◆ What the task asks:
Quote only the part that opens with the line containing "bpy.context.view_layer.update()" and closes with the line containing "high: the second.". Keep both of those lines.

◆ Raw data:
────────────────
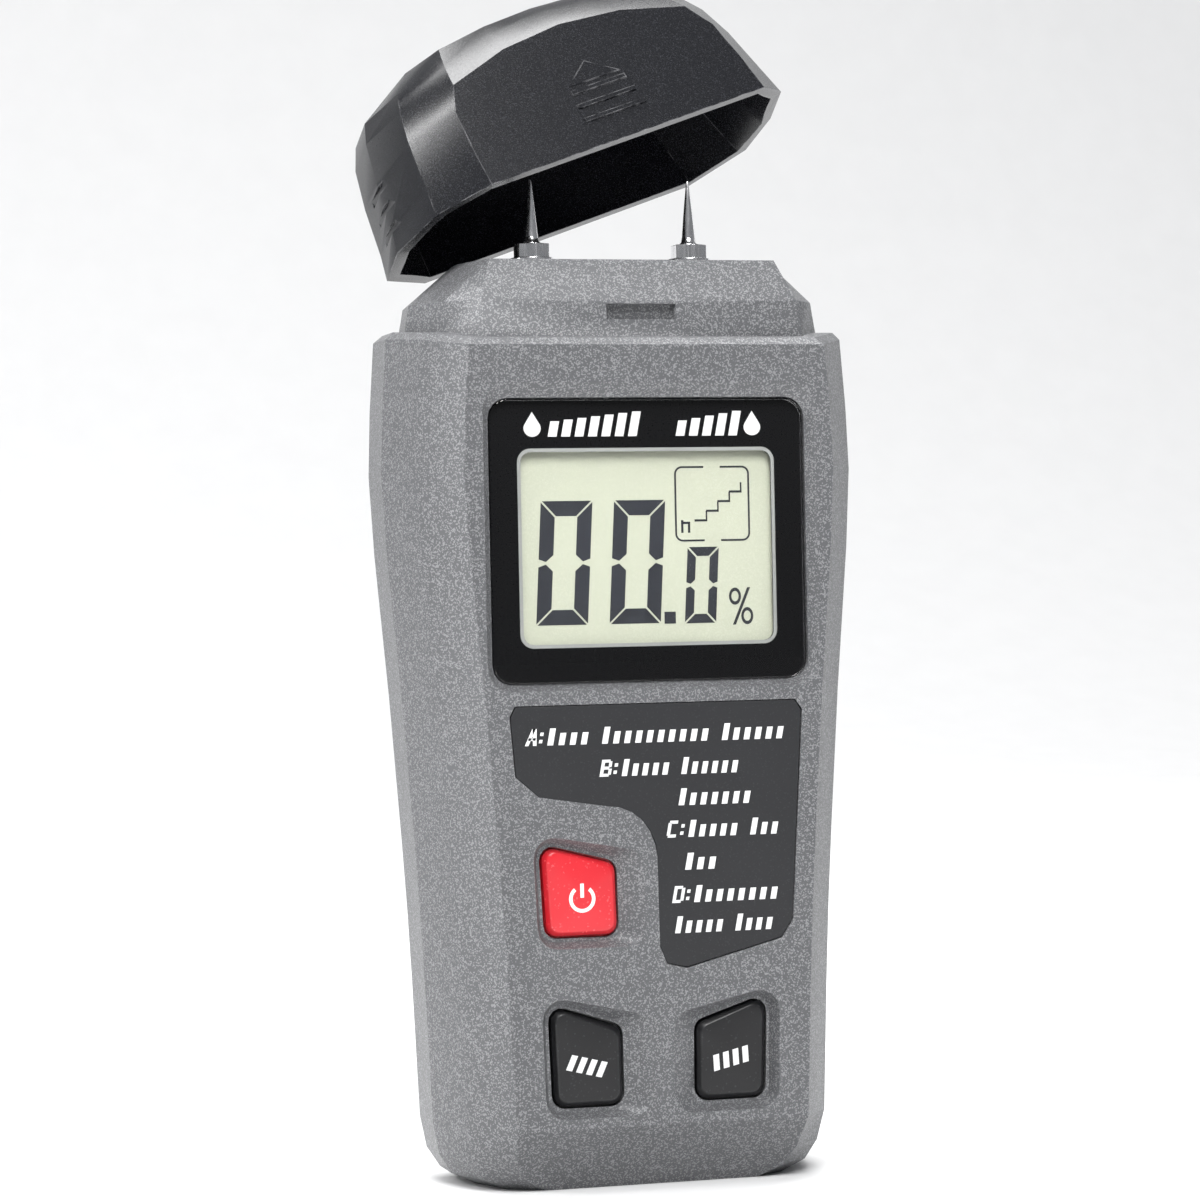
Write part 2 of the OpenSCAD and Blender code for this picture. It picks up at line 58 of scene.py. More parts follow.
# How many widths of rounding a neighbour needs when it is rounded too, and when it isn't.
ROOM_BESIDE_FOLD, ROOM_BESIDE_FLAT = 2.3, 1.15
DUST_COLOUR = (0.55, 0.54, 0.52)
LOG = logging.getLogger("moisture_meter")
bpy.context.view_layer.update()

Colour = tuple[float, float, float]
Point = tuple[float, float]
Outline = list[Point]
Socket = bpy.types.NodeSocket
Box = tuple[float, float, float, float]


class Body(Enum):
    """The moving bodies of the meter."""

    CASE = "case"
    POWER = "power_button"
    MODE = "mode_button"
    HOLD = "hold_button"
    DOOR = "battery_door"
    CAP = "cap"


class Rounding(Enum):
    """How far an edge is rounded off, in millimetres."""

    MOULDED = 0.55
    CAP = 0.5
    BUTTON = 0.38
    CRISP = 0.22
    FINE = 0.1


# ---- shading ----


class Graph:
    """A node tree with short calls that add and join nodes."""

    def __init__(self, tree: bpy.types.NodeTree) -> None:
        """Works on one node tree."""
        self.tree = tree

    def add(self, kind: str, sockets: dict | None = None, **settings: object) -> bpy.types.Node:
        """Adds a node.

        Args:
            kind: the node's Blender type.
            sockets: input name or number, to a plain value or to the output that feeds it.
            settings: the node's own properties.

        Returns:
            The new node.
        """
        node = self.tree.nodes.new(kind)
        for key, value in settings.items():
            setattr(node, key, value)
        for key, value in (sockets or {}).items():
            if isinstance(value, bpy.types.NodeSocket):
                self.tree.links.new(value, node.inputs[key])
            else:
                node.inputs[key].default_value = value
        return node

    def math(self, operation: str, *values: float | Socket) -> Socket:
        """Gives the result of one clamped sum on values or sockets."""
        node = self.add("ShaderNodeMath", dict(enumerate(values)), operation=operation, use_clamp=True)
        return node.outputs[0]

    def blend(self, mask: Socket, low: Colour | Socket, high: Colour | Socket) -> Socket:
        """Mixes two colours by a mask.

        Args:
            mask: 0 for the first colour, 1 for the second.
            low: the first colour, or the output that gives it.
            high: the second.

        Returns:
            The mixed colour.
        """
        colours = [(*c, 1.0) if isinstance(c, tuple) else c for c in (low, high)]
        node = self.add("ShaderNodeMix", {0: mask, 6: colours[0], 7: colours[1]}, data_type="RGBA")
        return node.outputs[2]

    def span(self, value: Socket, source: Point, target: Point) -> Socket:
        """Maps a value from one range to another, clamped.

        Args:
            value: the value.
            source: the range that it comes in.
            target: the range that it goes out in.

        Returns:
            The mapped value.
        """
        names = ("From Min", "From Max", "To Min", "To Max")
        node = self.add("ShaderNodeMapRange", {"Value": value, **dict(zip(names, (*source, *target)))})
        return node.outputs["Result"]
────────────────
◆ Result:
bpy.context.view_layer.update()

Colour = tuple[float, float, float]
Point = tuple[float, float]
Outline = list[Point]
Socket = bpy.types.NodeSocket
Box = tuple[float, float, float, float]


class Body(Enum):
    """The moving bodies of the meter."""

    CASE = "case"
    POWER = "power_button"
    MODE = "mode_button"
    HOLD = "hold_button"
    DOOR = "battery_door"
    CAP = "cap"


class Rounding(Enum):
    """How far an edge is rounded off, in millimetres."""

    MOULDED = 0.55
    CAP = 0.5
    BUTTON = 0.38
    CRISP = 0.22
    FINE = 0.1


# ---- shading ----


class Graph:
    """A node tree with short calls that add and join nodes."""

    def __init__(self, tree: bpy.types.NodeTree) -> None:
        """Works on one node tree."""
        self.tree = tree

    def add(self, kind: str, sockets: dict | None = None, **settings: object) -> bpy.types.Node:
        """Adds a node.

        Args:
            kind: the node's Blender type.
            sockets: input name or number, to a plain value or to the output that feeds it.
            settings: the node's own properties.

        Returns:
            The new node.
        """
        node = self.tree.nodes.new(kind)
        for key, value in settings.items():
            setattr(node, key, value)
        for key, value in (sockets or {}).items():
            if isinstance(value, bpy.types.NodeSocket):
                self.tree.links.new(value, node.inputs[key])
            else:
                node.inputs[key].default_value = value
        return node

    def math(self, operation: str, *values: float | Socket) -> Socket:
        """Gives the result of one clamped sum on values or sockets."""
        node = self.add("ShaderNodeMath", dict(enumerate(values)), operation=operation, use_clamp=True)
        return node.outputs[0]

    def blend(self, mask: Socket, low: Colour | Socket, high: Colour | Socket) -> Socket:
        """Mixes two colours by a mask.

        Args:
            mask: 0 for the first colour, 1 for the second.
            low: the first colour, or the output that gives it.
            high: the second.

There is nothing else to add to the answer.